Saturday, December 20, 2014

Wiggle Room


Read the post below and you know about "wiggle room".  The forecast is never 100% until after it happens in the world of weather.  I'm going to have to tweak my forecast a little to include a little snow, but I think mainly north late Tuesday into early Wednesday.  Right now, I still think there will not be a white Christmas, but I reserve the right to have "wiggle room". LOL

I mentioned how horrible the models have been in the medium to long range and I'm going to give you a classic example below with this situation coming up Tuesday into Wednesday morning.  It should be mentioned, the models usually struggle this time of year anyway.

How do I think this will all play out?  Temperatures will go well above average Monday ahead of the cold front.  Rain will increase during the day and continue into Tuesday.  The high Tuesday will be set early with falling temperatures into the 30s and 40s late.  As the system starts to exit, moisture may wrap in from the north and the rain COULD change to some wet snow, but mainly north.  This would be brief and finished by Wednesday morning.  The American Global Forecasting System (GFS) is the most aggressive with this and the European is not.  The GFS brings flakes as far south as central Arkansas, but the Euro keeps most of it into Missouri.  I'll take a compromise between the two and say any brief transition will be mainly northern Arkansas, but given the variability in the data, let's watch this carefully.
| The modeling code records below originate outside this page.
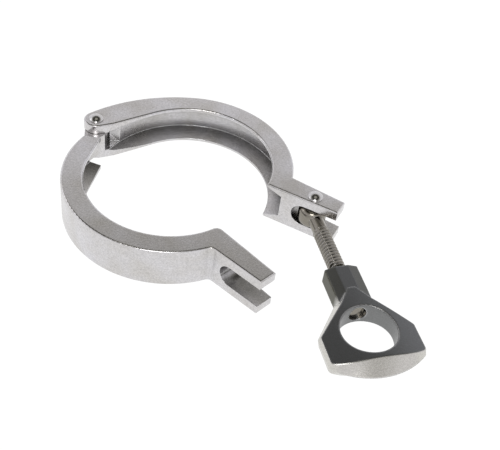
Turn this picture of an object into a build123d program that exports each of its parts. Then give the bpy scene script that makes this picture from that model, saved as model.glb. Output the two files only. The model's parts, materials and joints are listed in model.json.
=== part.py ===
from build123d import *
import os
from math import acos, asin, atan2, cos, degrees, hypot, radians, sin, tan

# Sanitary hinged clamp for 64 mm ferrules, shown open as it lies on a bench.
# Millimetres, +Z up. The origin is the ring centre of the half that carries the bolt, at mid height.
# That half lies at +Y, the slotted half at -Y, the hinge at -X and the swing bolt at +X.

# Ring section
lip_radius = 29.75
groove_depth = 5.9
groove_wall = 1.95
ring_height = 15.8
lip_land = 1.2
flank_angle = 20.0
closing_gap = 6.0
edge_round = 0.6
inner_corner_round = 2.6

# Closing ears
ear_overhang = 10.1
ear_end_width = 6.8
ear_taper = 4.7
ear_root_round = 2.0
ear_slot_height = 8.4
ear_slot_run_in = 7.0

# Pins
pin_radius = 2.0
head_radius = 2.7
head_height = 1.5
head_rim = 0.35
bolt_pin_offset = 9.5
bolt_pin_setback = 3.5
hinge_pin_offset = 3.8
press_clearance = 0.02
running_clearance = 0.05
pin_recess = 0.15

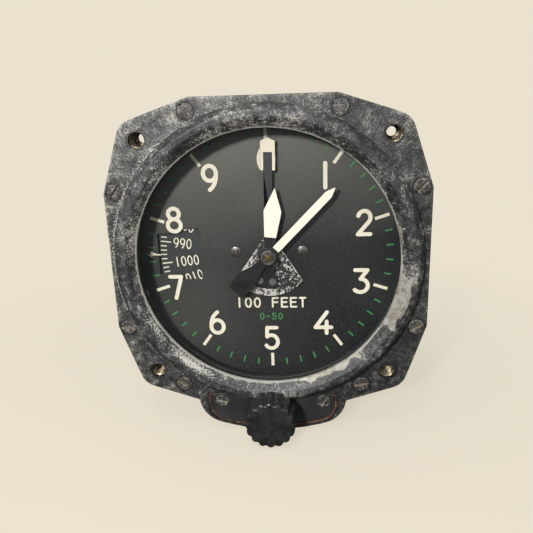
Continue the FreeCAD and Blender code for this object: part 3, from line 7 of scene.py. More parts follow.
import bpy
import numpy as np
from mathutils import Euler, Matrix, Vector
from mathutils.geometry import delaunay_2d_cdt


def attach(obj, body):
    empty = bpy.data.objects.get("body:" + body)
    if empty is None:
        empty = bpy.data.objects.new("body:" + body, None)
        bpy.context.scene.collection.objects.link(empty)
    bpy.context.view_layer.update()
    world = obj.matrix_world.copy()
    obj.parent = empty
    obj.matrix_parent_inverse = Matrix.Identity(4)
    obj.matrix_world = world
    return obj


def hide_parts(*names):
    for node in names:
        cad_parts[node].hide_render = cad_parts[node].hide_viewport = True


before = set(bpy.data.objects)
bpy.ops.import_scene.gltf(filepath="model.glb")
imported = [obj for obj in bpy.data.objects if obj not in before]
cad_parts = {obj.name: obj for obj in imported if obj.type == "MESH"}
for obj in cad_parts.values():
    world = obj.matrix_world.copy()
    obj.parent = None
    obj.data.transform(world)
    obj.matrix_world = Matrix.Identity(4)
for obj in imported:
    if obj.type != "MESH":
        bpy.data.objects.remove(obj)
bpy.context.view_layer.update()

MM = 0.001
ARC_STEP = 9.0
log = logging.getLogger("altimeter")

Point = tuple[float, float]
Corner = tuple[float, float, float]
Tree = bpy.types.NodeTree
Inputs = dict[int | str, object]


# ---------------------------------------------------------------- shapes

@dataclass
class Surface:
    """One closed skin in millimetres.

    Each point carries three shares: rubbed edge, bare patch and settled dust. On the flange
    casting the rubbed share also carries painted light and shade, and on the dial the dust share
    also carries a painted sheen. Soft tells which triangles are shaded smooth; quads always are.
    """

    points: np.ndarray
    quads: np.ndarray
    triangles: np.ndarray = field(default_factory=lambda: np.empty((0, 3), int))
    worn: np.ndarray | None = None
    soft: np.ndarray | None = None

    def __post_init__(self) -> None:
        """Fill in what is left out, and turn the faces round if they point inwards.

        The sign is that of the volume: the sum of each triangle's corner triple product.
        """
        if self.worn is None:
            self.worn = np.zeros((len(self.points), 3))
        if self.soft is None:
            self.soft = np.ones(len(self.triangles), bool)
        quads, triangles = self.quads, self.triangles
        corners = np.concatenate([quads[:, :3], quads[:, [0, 2, 3]], triangles])
        a, b, c = (self.points[corners[:, i]] for i in range(3))
        if np.einsum("ij,ij->i", a, np.cross(b, c)).sum() < 0:
            self.quads, self.triangles = quads[:, ::-1], triangles[:, ::-1]

    def ruffled(self, height: float, spacing: float, seed: int) -> "Surface":
        """Push the points in front along Y by a lattice noise.

        Args:
            height: the noise's full height.
            spacing: distance between its lattice points.
            seed: which noise.

        Returns:
            The same surface.
        """
        share = np.clip(1 - (self.points[:, 1] - self.points[:, 1].min()) / 0.8, 0, 1)
        noise = lattice_noise(self.points, spacing, seed) - 0.5
        self.points[:, 1] += noise * height * share
        return self


def joined(surfaces: list[Surface]) -> Surface:
    """Put several skins into one, with their faces renumbered.

    Args:
        surfaces: the skins, each closed.

    Returns:
        One surface that holds them all.
    """
    starts = np.cumsum([0] + [len(s.points) for s in surfaces[:-1]])
    return Surface(
        np.concatenate([s.points for s in surfaces]),
        np.concatenate([s.quads + n for s, n in zip(surfaces, starts)]),
        np.concatenate([s.triangles + n for s, n in zip(surfaces, starts)]),
        np.concatenate([s.worn for s in surfaces]),
        np.concatenate([s.soft for s in surfaces]),
    )


def grid_quads(rows: int, columns: int, wrap_rows: bool) -> np.ndarray:
    """Quads of a grid whose columns always close on themselves.

    Args:
        rows: number of points along the profile.
        columns: number of points along the path.
        wrap_rows: whether the profile closes too.

    Returns:
        Corner numbers, one row per quad.
    """
    i = np.arange(rows if wrap_rows else rows - 1)[:, None]
    j = np.arange(columns)[None, :]
    i2, j2 = (i + 1) % rows, (j + 1) % columns
    corners = [i * columns + j, i * columns + j2, i2 * columns + j2, i2 * columns + j]
    return np.stack([np.broadcast_to(c, (len(i), columns)).ravel() for c in corners], 1)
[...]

Regardless, Christmas will be dry and cool/mild with highs in the 50s to near 60.  A new front arrives Friday into Saturday with another shot of cool air.

This is the GFS run from last Tuesday valid for Christmas Eve morning at 500 mb (@20,000 feet up).  This shows you the troughs and the ridges and all the pieces of energy (disturbances) working through the river of air in the atmosphere (jet stream).  You can clearly see the model showing a trough oriented from northwest to southeast from the Great Lakes to the eastern seaboard.  That places Arkansas in a dry northwesterly wind flow aloft.
Here's the GFS run from this Saturday morning valid at the same time.  WOW!  That's different and has major implications in the forecast.  The trough is carved right over the central United States and would bring us more unsettled weather.  
This is the GFS run from Saturday morning at the surface courtesy of weatherbell.com.  See the surface low over the KY/ Indiana border at 994 mb?  That's fairly strong.  The flow of air on the back side of that could change the rain to snow according to this model as it ends Tuesday night/Wednesday morning.  REMEMBER, THE EURO  IS NOTHING LIKE THIS!!!!  It keeps any snow north of the state.   At this time, the best forecast is for mainly rain with any transition northern Arkansas.  Stay tuned!
Check out the new experimental GFS.  This may have the best idea.  It's faster with the storm and only has the change over for northern Arkansas late Tuesday.

1 comment:

Anonymous said...

White Christmas according to Wikipedia is...

"In the United States, the official definition of a white Christmas is that there has to be a snow depth of at least 1 in or 2.5 cm at 7:00 a.m. local time on Christmas morning."